I ran out without a hat this morning. Usually in the winter, once I put the hat on, it doesn’t come off until April. No hat, no gloves, jacket flying open. It was that warm this December, and I was that late out the door.
Moist and heavy air like spring just before or after a storm. Standing alone at the bus stop enveloped by a sea of cars going north, south, east and west. I am heading west, but not into the sun, but into the deep dark netherlands of a rich fat suburb where all the land is being eaten up by huge monster houses, some being built literally to the curb, facing busy streets. But someone will pay a million plus for it.
The street is clogged with cars. So much metal and chrome and rubber and bad smells. Sometimes you barely see the trees or shrubs or grass or even feel the sky anymore, everything is so littered with clattering things. A bird flying by, a squirrel scurrying across the street, startle, they seem so unreal, unnatural. Do not look like they are made of flesh, blood and bone. Perhaps they too are only metal and rust.

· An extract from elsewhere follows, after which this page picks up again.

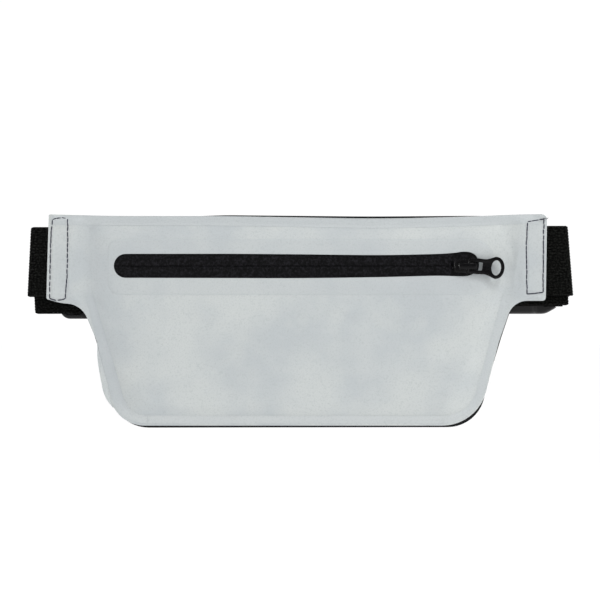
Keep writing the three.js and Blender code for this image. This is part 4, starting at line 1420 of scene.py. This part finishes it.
def male_half():
    """The inserted half: a bar for the webbing, a crowned body and a guide tongue."""
    left, right, z0 = MALE_BAR, FEMALE_LEFT - 0.3, LEVEL["buckle"]
    top, bottom = z0 + BUCKLE_HALF, z0 - BUCKLE_HALF
    outline = rounded_outline([(left, top, 8), (right, top, 3), (right, bottom, 3), (left, bottom, 8)], 10)
    outline = resample(outline, 200, closed=True)

    def thickness(x, z):
        neck = 1 - smoothstep(x, left + 8.4, left + 12.4)
        ribs = smoothstep(np.cos((x - left) * 2 * math.pi / GRIP_PITCH), 0.2, 0.9)
        grip = 0.25 * ribs * smoothstep(x, left + 14, left + 16)
        return (crowned(z) - grip) * (1 - neck) + NECK * neck

    body = pebble("buckle_male_moulded", outline, thickness, (left + 14, right - 10), 26)
    carve(body, cutter(left + 3.8, left + 8, 8, 20.5, 1.2))
    tip = right + 23.8
    tongue = [(right - 1, z0 + 4.4, 0.5), (tip, z0 + 4.4, 2), (tip, z0 - 4.4, 2), (right - 1, z0 - 4.4, 0.5)]
    guide = plate("guide", rounded_outline(tongue, 6), [], MALE_Y - 2.3, MALE_Y + 2.3, 0.4, acetal)
    settle(join_objects("buckle_male_moulded", [body, guide]), "male_half", "buckle_plastic", "buckle_male")


def prongs():
    """The two springy arms; each button fills a window in the female half."""
    root_x, root_z, radius = 108.2, 15.5, 0.45
    arm = [(0, -2.3), (19, -1.8), (20.4, -0.6), (20.5, 3.2), (18.5, 7.6), (16, 8.1)]
    arm += [(6.8, 8.0), (6, 7.4), (5.2, 2.6), (3.6, 2.2), (0, 2.3)]
    for side, word in ((1, "upper"), (-1, "lower")):
        corners = [(root_x + x, LEVEL["buckle"] + side * (root_z + z), radius) for x, z in arm]
        outline = rounded_outline(corners, 3)
        made = plate(f"buckle_prong_{word}_moulded", outline, [], MALE_Y - 2.65, MALE_Y + 2.65, 0.35, acetal)
        settle(made, f"prong_{word}", "buckle_plastic", f"buckle_prong_{word}")


def belt_slider():
    """A frame with a middle bar; the webbing weaves through its two slots."""
    low, high = cad_box("belt_slider")
    x0, y0, z0 = low
    x1, y1, z1 = high
    bar, slot = 4.0, 20.3
    middle, level = (x0 + x1) / 2, (z0 + z1) / 2
    outline = rounded_box(x0, x1, z0, z1, 6, 10)
    holes = [
        rounded_box(a, b, level - slot, level + slot, 1, 5)
        for a, b in ((x0 + bar, middle - bar / 2), (middle + bar / 2, x1 - bar))
    ]
    made = plate("belt_slider_moulded", outline, holes, y0, y1, 0.95, acetal, bevel_steps=5)
    settle(made, "strap_slider", "buckle_plastic", "belt_slider")


female_half()
male_half()
prongs()
belt_slider()

# ------------------------------------------------------------------ what stays as the CAD made it

pawl = bpy.data.objects["slider_lock_pawl"]
pawl.data.materials.clear()
pawl.data.materials.append(casting)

Suddenly a large flock of birds appeared, flying very high up in the sky. They were so high I couldn’t tell if they were geese or not. But they looked and flew like geese. So late flying north over the cemetery. Just like they do in spring, but they were not honking, that weird circus sound that is both funny and sad. It’s so warm for December, maybe they think it’s spring already and perhaps were halfway south, when something turned around inside and told them to come home again, to the north country. Something warm, carefree and fragrant calling them back. They cris cross the skies in a silent ballet that is a thrill to watch.
Another flock of twelve or fifteen birds appeared (I always count them, as though that means something), far up in the sky. They were small slender and fast like swifts over chimney tops. I watch them and suddenly they are gone, vanished like magic. They disappeared much too soon, and then I realized they flew into a huge magnificent evergreen, about thirty feet fall, maybe more. They flew onto the branches and then perched on the very edges, like Christmas bird ornaments.
They were perfectly still, their profiles outlined like a fine ink drawing, and I stood watching and then the bus came and I had to leave. Like sentinels they sat watching over the graves in the cemetery.
I do not want to go north, south, east or west anymore, but straight up to those birds and perch there with them in the green pine branches. High, and higher still, I want to go straight up vertical into the sky, break the sound barrier, shatter speed records, pass the sun and the moon and climb higher and higher still, taking the trees and birds with me, and wander about in that breathless matter, until we find our very own star.